Using cut coral stones, the modern bridge is built on top of what the Spaniards had built a century before. Beside it is the steel bridge Americans built during their occupation.
Marking and names carved on the rock wall of those who labored can still be found today. To put a personal stamp perhaps on their hard labor – an earth moving work it was indeed.

Boljoon Public Market

A typical American era public market, it must have been built around 1910s. The building design is typical of all public markets of era, which has two-level GI Hip roof concrete columns and long span timber trusses with metal fishplates. It has been expanded at the highway side to accommodate the increasing commercial activities.
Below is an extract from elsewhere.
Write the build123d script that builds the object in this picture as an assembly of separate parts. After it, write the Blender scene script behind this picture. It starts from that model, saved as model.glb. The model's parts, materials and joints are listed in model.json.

Poblio Sestoso House (Benjamin Sestoso Residence)

The house was built in 1932. Its original plan had a high-ceilinged ground floor. The second floor wall is made of clapboards. It features sliding Capiz windows and wooden spindled ventanillas. The house was renovated in the 1970s. The ground floor was then cemented with hollow blocks and the staircase was demolished. But the main entrance door still exists.
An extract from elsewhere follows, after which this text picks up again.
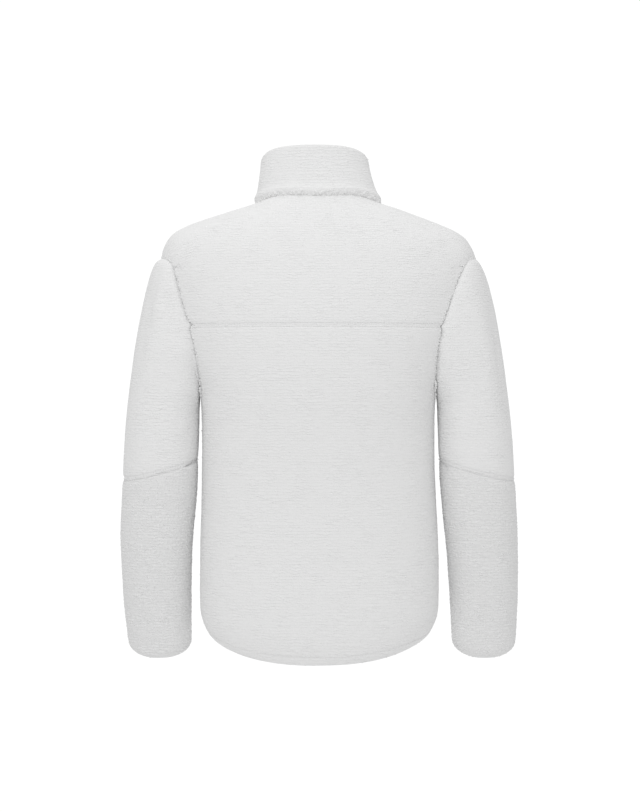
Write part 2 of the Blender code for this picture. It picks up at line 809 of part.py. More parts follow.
def zip_line(x, lift):
    """Points beside the zip from hem to rim, lifted off the fleece's outer surface."""
    neck = neck_angle_near_zip(x)
    rows = zip_heights()
    heights = [rows[0] + TAPE_END, rows[0] + SEAM_ROUNDING] + rows[1:-1]
    heights += [rows[-1] - SEAM_ROUNDING, rows[-1] - 0.001]
    line = []
    for height in heights:
        turn = turn_near_zip(x, height)
        line.append(torso_point(turn, height) + torso_normal(turn, height) * lift)
    outer, inner, _, _ = collar_grids([neck - 0.05, neck, neck + 0.05])
    for outside, inside in zip(outer, inner):
        line.append(outside[1] + (inside[1] - outside[1]).normalized() * -lift)
    return line


def ribbon(name, places, low, high, material, first=0, last=None):
    """A flat strip along the zip, between two lifts, with one line of points for each x."""
    under = [zip_line(x, low)[first:last] for x in places]
    over = [zip_line(x, high)[first:last] for x in places]
    rows_over = [list(row) for row in zip(*over)]
    rows_under = [list(row) for row in zip(*under)]
    return closed_wall(name, rows_over, rows_under, material)


def make_tape(name, side, material):
    lift = -(WALL + SEAM_GAP)
    places = [
        side * (TAPE_INNER + (TAPE_OUTER - TAPE_INNER) * i / TAPE_COLUMNS)
        for i in range(TAPE_COLUMNS + 1)
    ]
    return ribbon(name, places, lift - TAPE_THICKNESS, lift, material, last=-1)


def zip_frame(line, index):
    """Where a point of the zip is, with X across, Y up the zip and Z out of the cloth."""
    up = (line[index + 1] - line[index - 1]).normalized()
    out = Vector((1, 0, 0)).cross(up).normalized()
    across = up.cross(out).normalized()
    frame = Matrix((across, up, out)).transposed().to_4x4()
    frame.translation = line[index]
    return frame


def block(mesh, across, up, out):
    """Adds a box to a mesh, given as low and high limits along each axis."""
    made = bmesh.ops.create_cube(mesh, size=1.0)["verts"]
    for vert in made:
        vert.co = Vector(
            (low + high) / 2 + (high - low) * value
            for (low, high), value in zip((across, up, out), vert.co)
        )


def joined(name, frame, shapes, material):
    """One solid from boxes that overlap each other, placed by a frame."""
    parts = []
    for index, shape in enumerate(shapes):
        mesh = bmesh.new()
        if len(shape) == 3:
            block(mesh, *shape)
        else:
            radius, half_length, up, out = shape
            turned = Matrix.Rotation(math.pi / 2, 4, "Y")
            turned.translation = Vector((0, up, out))
            bmesh.ops.create_cone(
                mesh,
                cap_ends=True,
                segments=12,
                radius1=radius,
                radius2=radius,
                depth=2 * half_length,
                matrix=turned,
            )
        bmesh.ops.transform(mesh, matrix=frame, verts=mesh.verts)
        parts.append(finished(name if index == 0 else f"{name}_cut_{index}", mesh, material))
    for other in parts[1:]:
        other.hide_render = True
        other.display_type = "WIRE"
        union = parts[0].modifiers.new(other.name, "BOOLEAN")
        union.operation = "UNION"
        union.object = other
    return parts[0]


# The slider and its pull, along X across, Y up the zip and Z out of the cloth.
SLIDER_HALF_WIDTH = 0.0045
SLIDER_HALF_LENGTH = 0.0055
SLIDER_FACE = 0.0003
BRIDGE_HALF_WIDTH = 0.0015
BRIDGE_LOW = -0.0044
BRIDGE_HIGH = 0.0026
BRIDGE_BAR = 0.0010
BRIDGE_WINDOW_TOP = 0.0029
PULL_AXIS_UP = -0.0024
PULL_AXIS_OUT = 0.0016
PULL_BAR_RADIUS = 0.0007
PULL_HALF_WIDTH = 0.0036
PULL_ARM_WIDTH = 0.0013
PULL_WINDOW = 0.0070
PULL_LENGTH = 0.0260
PULL_HALF_THICKNESS = 0.0006


def make_slider(frame, material):
    """The slider: two plates joined by a post, side flanges and a bridge for the pull."""
    half, long, face = SLIDER_HALF_WIDTH, SLIDER_HALF_LENGTH, SLIDER_FACE
    wing = (half - 0.0010, half - 0.0001)
    shapes = [
        ((-half, half), (-long, long), (face - 0.0012, face)),
        (wing, (-long + 0.0001, long - 0.0001), (-0.0037, face - 0.0002)),
        ((-wing[1], -wing[0]), (-long + 0.0001, long - 0.0001), (-0.0037, face - 0.0002)),
        ((-half, half), (-long, long), (-0.0066, -0.0056)),
        ((-0.0006, 0.0006), (long - 0.0022, long - 0.0003), (-0.0058, face - 0.0003)),
        (
            (-BRIDGE_HALF_WIDTH, BRIDGE_HALF_WIDTH),
            (BRIDGE_LOW, BRIDGE_LOW + BRIDGE_BAR),
            (face - 0.0004, BRIDGE_WINDOW_TOP + BRIDGE_BAR),
        ),
        (
            (-BRIDGE_HALF_WIDTH, BRIDGE_HALF_WIDTH),
            (BRIDGE_HIGH - BRIDGE_BAR, BRIDGE_HIGH),
            (face - 0.0004, BRIDGE_WINDOW_TOP + BRIDGE_BAR),
        ),
        (
            (0.0001 - BRIDGE_HALF_WIDTH, BRIDGE_HALF_WIDTH - 0.0001),
            (BRIDGE_LOW + 0.0001, BRIDGE_HIGH - 0.0001),
            (BRIDGE_WINDOW_TOP, BRIDGE_WINDOW_TOP + BRIDGE_BAR - 0.0001),
        ),
    ]
    return joined("zip_slider", frame, shapes, material)


def make_pull(frame, material):
    """The pull tab. Its top bar passes under the slider's bridge and turns there."""
    up, out, thick = PULL_AXIS_UP, PULL_AXIS_OUT, PULL_HALF_THICKNESS
    arm = (PULL_HALF_WIDTH - PULL_ARM_WIDTH, PULL_HALF_WIDTH - 0.0001)
    level = (out - thick, out + thick)
    arm_level = (out - thick + 0.0001, out + thick - 0.0001)
    shapes = [
        ((-PULL_HALF_WIDTH, PULL_HALF_WIDTH), (up - PULL_LENGTH, up - PULL_WINDOW), level),
        (arm, (up - PULL_WINDOW - 0.001, up), arm_level),
        ((-arm[1], -arm[0]), (up - PULL_WINDOW - 0.001, up), arm_level),
        (PULL_BAR_RADIUS, PULL_HALF_WIDTH + 0.0002, up, out),
    ]
    return joined("zip_pull", frame, shapes, material)


def make_zip(tape, teeth, metal):
    """The closed zip up the front, with its slider at the top of the collar."""
    make_tape("zip_tape_left", 1, tape)
    make_tape("zip_tape_right", -1, tape)
    rim = zip_line(0.0, 0.0)
    lengths = [(rim[-1] - point).length for point in rim]
    at = min(range(len(rim)), key=lambda i: abs(lengths[i] - SLIDER_BELOW_RIM))
    middle = [-CHAIN_HALF_WIDTH, 0.0, CHAIN_HALF_WIDTH]
    ribbon("zip_chain", middle, CHAIN_BOTTOM, CHAIN_TOP, teeth, first=2, last=at + 1)
    frame = zip_frame(rim, at)
    make_slider(frame, metal)
    make_pull(frame, metal)
    foot = zip_frame(rim, 1)
    up = ((rim[0] - rim[1]).length * -1, (rim[2] - rim[1]).length - SEAM_GAP)
    across = (-ZIP_BOX_HALF_WIDTH, ZIP_BOX_HALF_WIDTH)
    joined("zip_box", foot, [(across, up, (CHAIN_BOTTOM, CHAIN_TOP))], teeth)
    hinge = frame @ Vector((0, PULL_AXIS_UP, PULL_AXIS_OUT))
    axis = frame.to_3x3() @ Vector((-1, 0, 0))
    print("pull tab hinge", [round(v, 6) for v in hinge], "axis", [round(v, 6) for v in axis])


def material(name, colour, roughness, metallic=0.0):
    made = bpy.data.materials.new(name)
    made.use_nodes = True
    shader = made.node_tree.nodes["Principled BSDF"]
    shader.inputs["Base Color"].default_value = (*colour, 1.0)
    shader.inputs["Roughness"].default_value = roughness
    shader.inputs["Metallic"].default_value = metallic
    return made


def main():
    for thing in list(bpy.data.objects):
        bpy.data.objects.remove(thing)
    fleece = material("pile_fleece", (0.80, 0.80, 0.80), 0.95)
    tape = material("zip_tape", (0.78, 0.78, 0.78), 0.85)
    teeth = material("zip_teeth", (0.82, 0.82, 0.82), 0.40)
    metal = material("zip_metal", (0.62, 0.62, 0.63), 0.30, 1.0)
    make_back_yoke(fleece)
    make_back_panel(fleece)
    make_front("front_left", 1, fleece)
    make_front("front_right", -1, fleece)
    make_collar(fleece)
    for word, side in (("left", 1), ("right", -1)):
        make_upper_sleeve(f"sleeve_upper_{word}", side, fleece)
        make_lower_sleeve(f"sleeve_lower_{word}", side, fleece)
    make_zip(tape, teeth, metal)


main()
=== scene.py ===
# %% [markdown]
# # A pile fleece zip jacket
# A pile fleece jacket is cut from a thick knitted cloth. One face is smooth, and the other is
# a mat of short curled fibres. The jacket here is filled out, as if somebody invisible wore it.
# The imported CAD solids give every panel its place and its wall. This lesson turns each of
# them into soft cloth, lays the curls on it, and adds the thread, the zip and the light.

import bpy
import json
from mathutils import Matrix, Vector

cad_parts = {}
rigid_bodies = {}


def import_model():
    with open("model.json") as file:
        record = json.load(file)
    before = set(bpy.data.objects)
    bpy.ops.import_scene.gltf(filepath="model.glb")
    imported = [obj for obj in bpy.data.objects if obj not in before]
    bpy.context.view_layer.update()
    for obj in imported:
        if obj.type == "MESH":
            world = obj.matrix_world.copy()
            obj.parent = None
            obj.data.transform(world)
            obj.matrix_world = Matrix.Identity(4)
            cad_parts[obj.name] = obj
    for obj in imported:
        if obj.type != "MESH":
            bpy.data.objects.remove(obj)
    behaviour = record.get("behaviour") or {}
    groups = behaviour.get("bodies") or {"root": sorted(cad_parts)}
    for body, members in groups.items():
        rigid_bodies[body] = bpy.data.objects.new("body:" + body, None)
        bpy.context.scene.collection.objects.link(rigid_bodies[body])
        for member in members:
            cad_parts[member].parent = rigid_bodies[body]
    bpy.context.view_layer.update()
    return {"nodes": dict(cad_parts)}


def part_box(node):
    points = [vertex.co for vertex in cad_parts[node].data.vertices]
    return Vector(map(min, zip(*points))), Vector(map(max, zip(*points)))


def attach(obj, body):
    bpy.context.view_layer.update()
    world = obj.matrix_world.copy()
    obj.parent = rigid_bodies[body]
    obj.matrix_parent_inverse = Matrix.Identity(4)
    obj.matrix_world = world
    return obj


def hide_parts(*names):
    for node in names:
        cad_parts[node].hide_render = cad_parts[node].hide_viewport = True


for left_over in list(bpy.data.objects):
    bpy.data.objects.remove(left_over)
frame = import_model()

# %% What the lesson uses
import json
import math

import bmesh
import numpy as np
from mathutils import Vector, noise
from mathutils.bvhtree import BVHTree
from mathutils.kdtree import KDTree

MM = 0.001
scene = bpy.context.scene
nodes = frame["nodes"]


def add_object(name, data):
    """A new object in the scene."""
    made = bpy.data.objects.new(name, data)
    scene.collection.objects.link(made)
    return made


# %% [markdown]
# ## The camera and the room
# The jacket is seen square from behind, from 3 m away, in a white studio. A long lens at that
# distance keeps its proportions true. The floor lies as far below the collar as it does when
# the jacket is worn. The room is a plain white world, because a wall would be in the way of the
# views from the other sides.

# %% Camera
PHOTO_HEIGHT = 812
METRES_PER_PIXEL = 1.55 * MM
CAMERA_DISTANCE = 3.0
CAMERA_X = -0.0023
CAMERA_HEIGHT = -0.3116
SENSOR = 36.0

camera_data = bpy.data.cameras.new("studio_camera")
camera = add_object("studio_camera", camera_data)
camera_data.sensor_width = SENSOR
camera_data.lens = SENSOR * CAMERA_DISTANCE / (PHOTO_HEIGHT * METRES_PER_PIXEL)
camera.location = (CAMERA_X, CAMERA_DISTANCE, CAMERA_HEIGHT)
camera.rotation_euler = (math.radians(90), 0, math.radians(180))
scene.camera = camera
print("lens in mm:", round(camera_data.lens, 1))

# %% Shader helpers
# Each material below is a chain of nodes on a Principled shader. These helpers keep the
# chains short: they add a node, set or link its sockets, and lead its output to the shader.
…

Filomino Cantonio Cortes Residence

The house was built in the 1940s. This typical American two-storey house has a Dutch hip roof, wooden clapboard walls and Capiz windows. The ground floor was also referred to as bungon, the place for weaving and storage.
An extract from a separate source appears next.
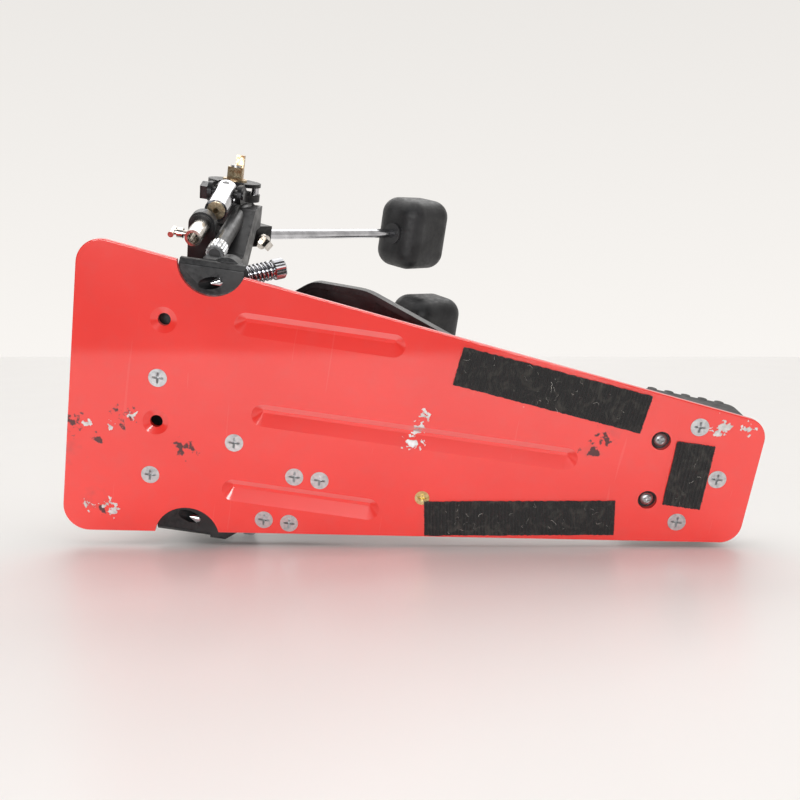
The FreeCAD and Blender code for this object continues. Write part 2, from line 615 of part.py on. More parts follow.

Shirley Rollon is known to be one of last few weavers of the traditional blanket called pilok-pilok in Boljoon.

 

Conception Medida Property (Ting Lei Lai Warehouse)

This is a 1920s house with a rectangular plan with an exterior single-flight stairs. It has GI roofing, wooden clapboard wallsm sliding Capiz windows and wooden spindle ventanilla. It's typical Late American era house. Its ground floor is used for commercial purposes. It has metal accordation-type wall, which can be folded to fully open.

 

Tereso Pasual (Anselmo Canias Residence)

The house was built in 1936. An inscription of the stair landing says “1937”. This typical Late American era architecture has a rectangular plan. It has Dutch hip GI roofing and clapboard walls, sliding windows, wooden spindle ventanilla. There is a wire-mesh, which is like a screen on the window transom. The house layout suggests that the ground floor was used for commerce. It has fretted callado in the interior walls in the sala and bedrooms. Its present owner is an Arab national. The ground floor used to be the are for weaving blanket, locally known as hablon (habol) of the pilok-pilok variety. The area being used for weaving is called bungon.

Filimon Estella (Francisco Medida Residence)

Built around 1930, it was renovated in 1960. Originally, the house was built in the balige-tindog technique with the house raised on stilts. The second floor has maintained its original features such as storm shutters, sliding wood panel windows and wooden-spindled ventanilla. As part of the 1960 renovation first floor was enclosed together with the additional canopy for the windows.

The house was inherited by Gregoria Estella who became a widow of Juan Medida in 1944. Its present owner is Mr. Francisco Medida one of only two children of Gregoria and Juan Medida. His elder brother, Acer Medida, was a three-time vice mayor of Boljoon.

Francisco Medida related how he got the nickname “Kuku”. In 1944, during the Second World War, his uncle, Prencasio Estella, joined the local guirilla movement in Boljoon. A small Japanese army was regularly patrolling the town while hi mother Gregoria was in labor. The Japanese Army then noticed some blood coming out from the second floor of their house. The army went up to check what was going on and found out a baby was just been born. One of the soldiers took interest in the newborn and fonled him with the words saying, “Kuku! Kuku!”

Boljoon Central School

This 1913 six-room model of the Gabaldon School is made of hard wood and concrete. It has formal symmetrical façade and its windows have concrete balusters and columns. The roofing is G.I. Dutch hip and upper interior walls have fretwork design that circulates the ventilation inside the rooms. The Japanese Imperial Army the school and used it as a garrison.